🤖 AI Summary
This work addresses the lack of parameter uncertainty modeling in 3D Gaussian Splatting (3D-GS) by proposing the first active perception framework grounded in Optimal Experimental Design (OED). Methodologically, it introduces P/T/D-optimality criteria—previously unexplored in 3D-GS—to formulate an interpretable and computationally tractable information gain metric. A block-diagonal Hessian approximation is proposed to efficiently estimate parameter covariance, enabling quantification of uncertainty reduction and image redundancy induced by novel viewpoints. The framework supports online SLAM tasks, including redundant frame pruning and optimal Next-Best-View (NBV) selection. Experiments on ScanNet and Tanks & Temples demonstrate that the proposed T/D-optimality metric significantly improves NBV selection accuracy, achieving a superior trade-off between reconstruction quality and computational efficiency.
📝 Abstract
In this paper, we present a novel algorithm for quantifying uncertainty and information gained within 3D Gaussian Splatting (3D-GS) through P-Optimality. While 3D-GS has proven to be a useful world model with high-quality rasterizations, it does not natively quantify uncertainty.
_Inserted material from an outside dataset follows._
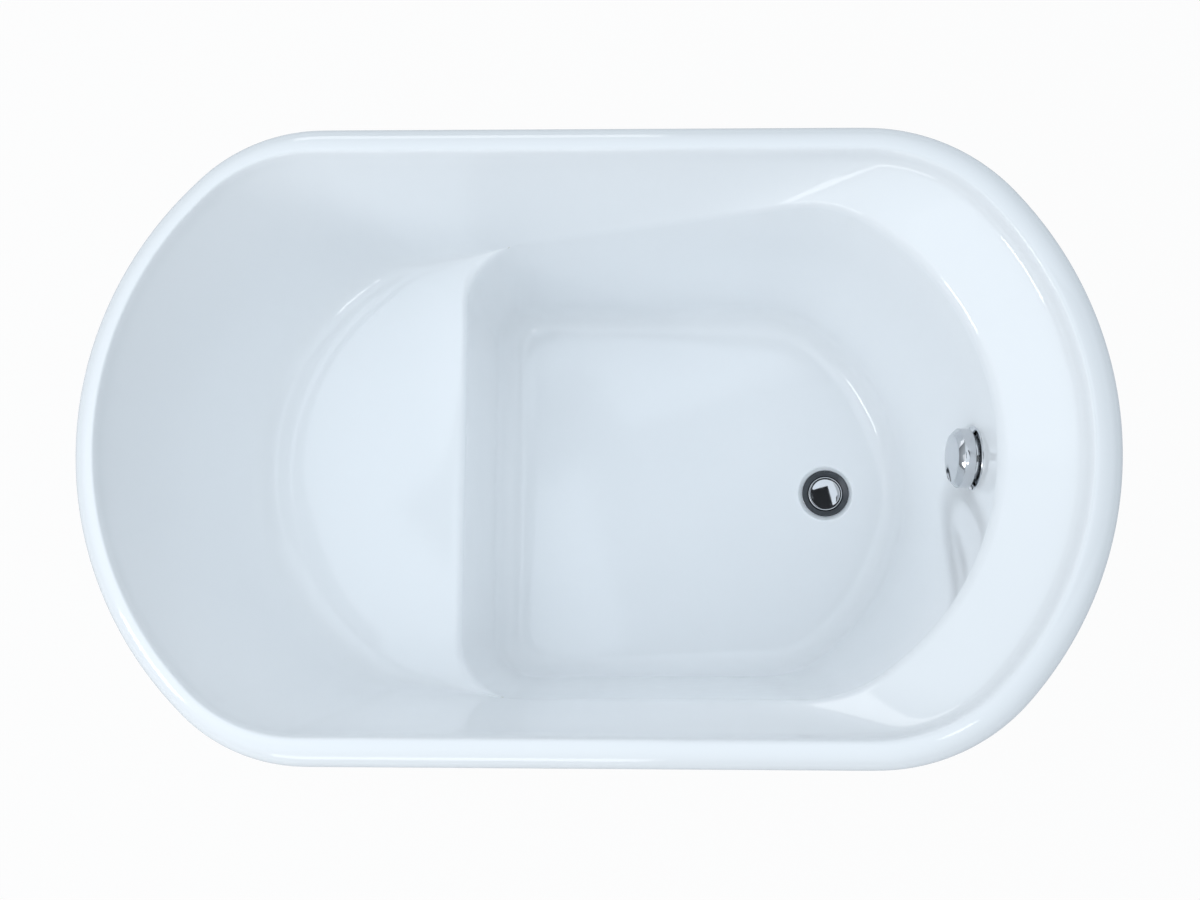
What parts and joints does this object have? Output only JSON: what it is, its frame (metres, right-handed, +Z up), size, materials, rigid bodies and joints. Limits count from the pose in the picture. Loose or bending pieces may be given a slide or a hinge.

Quantifying uncertainty in parameters of 3D-GS is necessary to understand the information gained from acquiring new images as in active perception, or identify redundant images which can be removed from memory due to resource constraints in online 3D-GS SLAM. We propose to quantify uncertainty and information gain in 3D-GS by reformulating the problem through the lens of optimal experimental design, which is a classical solution to measuring information gain. By restructuring information quantification of 3D-GS through optimal experimental design, we arrive at multiple solutions, of which T-Optimality and D-Optimality perform the best quantitatively and qualitatively as measured on two popular datasets. Additionally, we propose a block diagonal approximation of the 3D-GS uncertainty, which provides a measure of correlation for computing more accurate information gain, at the expense of a greater computation cost.